No. All I have learned about life has come from others. The Great Art, as I see it, is to feel good when you really feel bad. Friends are of far greater importance to me than fortune and a friend is someone I can be myself with, including myself. I am fond of telling myself what to think and do (and even more so of being completely empty-minded, as when washing up) and try very hard to practise what I preach. This is the training, outside is the match. Would that I surrendered more readily to Good Orderly Directions! Would that I were more aware of Other Power in all my decisions!
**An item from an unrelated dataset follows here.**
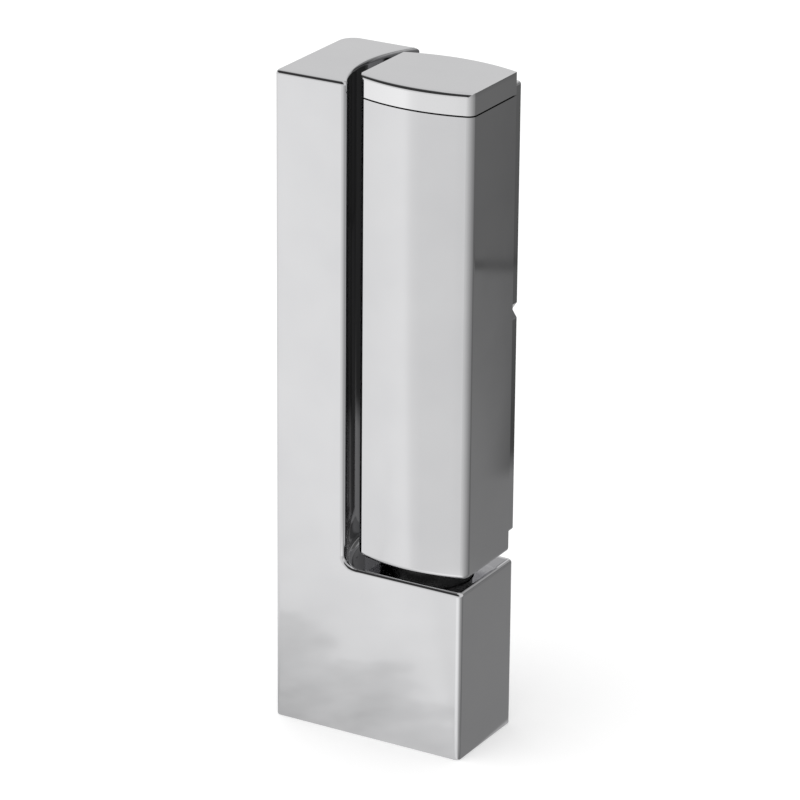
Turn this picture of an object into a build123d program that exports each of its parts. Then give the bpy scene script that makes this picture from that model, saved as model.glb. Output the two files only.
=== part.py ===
from build123d import *
import math
import os

# Cam-rise hinge. A fixed L-shaped body stands on its foot, and a barrel on the door turns on a pin
# above the foot. A pair of helical cams lifts the barrel as the door opens, so its weight closes it.
# Millimetres. +Z runs up the pin, +X to the door's side, -Y to the viewer. The origin is the centre
# of the outline at the underside of the foot.

# Fixed body, outside
body_height = 130.0
foot_height = 34.4
foot_depth = 20.3
face_offset = 5.6
arm_width = 15.7
scoop_depth = 4.0
arm_back_corner = 3.5
outer_corner = 1.0
edge_round = 0.8
underside_round = 0.3
inner_corner = 2.0

# Barrel on the door, outside
barrel_width = 23.8
barrel_side_depth = 16.0
barrel_arm_gap = 1.1
barrel_foot_gap = 2.0
barrel_front_corner = 1.8
barrel_bottom_round = 1.0
barrel_top_drop = 2.9
cap_thickness = 4.2
cap_front_round = 0.9
seam_gap = 0.3
seam_depth = 0.4

# Opening and lift
opening_angle = 120.0
lift_at_full_opening = 8.0
cam_lobes = 2
cam_clearance = 0.3
cam_step_clearance_angle = 3.0

# Clearances
running_gap = 0.05
press_gap = 0.02
end_float = 0.1
free_gap = 0.3
cut_margin = 1.0

# Pin
pin_radius = 4.0
pin_end_chamfer = 0.6
pin_collar_radius = 5.5
pin_collar_height = 2.0
pin_flat_width = 6.0
pin_groove_depth = 0.45
pin_end_drop = 1.5

# Cams and the bush in the foot
cam_radius = 7.6
cam_low_height = 3.6
upper_cam_ring_height = 11.0
foot_bush_radius = 6.0
foot_bush_height = 8.0
foot_bush_flange_radius = 7.2
foot_bush_flange_height = 1.5
collar_recess_height = 3.0
washer_thickness = 1.0
washer_radius = 7.0
ring_thickness = 1.0
ring_width = 3.0
ring_opening_angle = 50.0
pin_tail = 1.2
foot_plug_radius = 8.5
foot_plug_height = 2.5
foot_plug_lip = 1.0
foot_plug_space = 0.65

# Top bush and cap spigot
top_bush_height = 16.0
top_bush_edge = 0.6
top_ring_groove_depth = 0.6
top_ring_width = 2.2
spigot_length = 4.6
spigot_space = 1.2
cap_seal_section = 1.6

# Middle web of the barrel, which carries the plate screws
web_bore_radius = 4.6

# Mounting plate on the barrel's back
plate_width = 17.5
plate_thickness = 5.0
plate_end_gap = 1.2
plate_corner = 0.6
plate_edge = 0.3
plate_notch_depth = 1.0
plate_notch_height = 3.0
pad_side_margin = 1.5
pad_end_margin = 1.0
plate_screw_web_margin = 1.5
plate_screw_radius = 2.5
plate_screw_head_radius = 4.8
plate_screw_bite = 4.5
plate_screw_socket = 3.0
plate_screw_socket_depth = 1.6

# Fixings into the door and the cabinet frame
fixing_spacing = 64.0
thread_radius = 2.5
door_bolt_relief_radius = 3.6
door_bolt_relief_depth = 1.4
insert_radius = 3.75
insert_length = 12.0
insert_recess = 0.3
insert_groove_width = 1.0
insert_groove_depth = 0.4
insert_groove_count = 3
insert_side_wall = 2.0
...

As a matter of fact, I have gradually replaced philosophy by spiritual (religious??) practice, as recommended by the Seven Great Masters of Shin Buddhism and well documented by certain modern Japanese adepts.
Tell us about your work in promoting talented young poets in Bruges. Can we at the Ofi Press help?
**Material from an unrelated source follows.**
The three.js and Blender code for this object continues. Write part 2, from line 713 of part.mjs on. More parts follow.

Certainly you can! My efforts to befriend and encourage young Flemish poets with their work has always been an enjoyable and mutually enriching experience, but has not led to great things in terms of publishing. One young man in particular seemed to me, with my imperfect ear, to have written some of the most exciting stuff in modern Flemish that I had read. But to tie him down and get him to see himself as the genius he is (he is constantly apologizing for his long silences) is like negotiating a minefield. I had more success by actually translating into English a young friend's book of children's verse which will probably be published in Dublin. The illustrations are wonderful, and I don't know whether my renderings would stand up without them. In the mid 70's already I was organizing successful poetry readings in cafés, and repeated these efforts at my place of work early in the last decade, but they tended to have an ephemeral impact. Half a dozen poets now come together once a month to read their work: the problem for the Ofi Press is that most of it is in Dutch. Now that you and I are beginning to communicate regularly, I will see how things evolve and whether the local talent can be persuaded to contribute.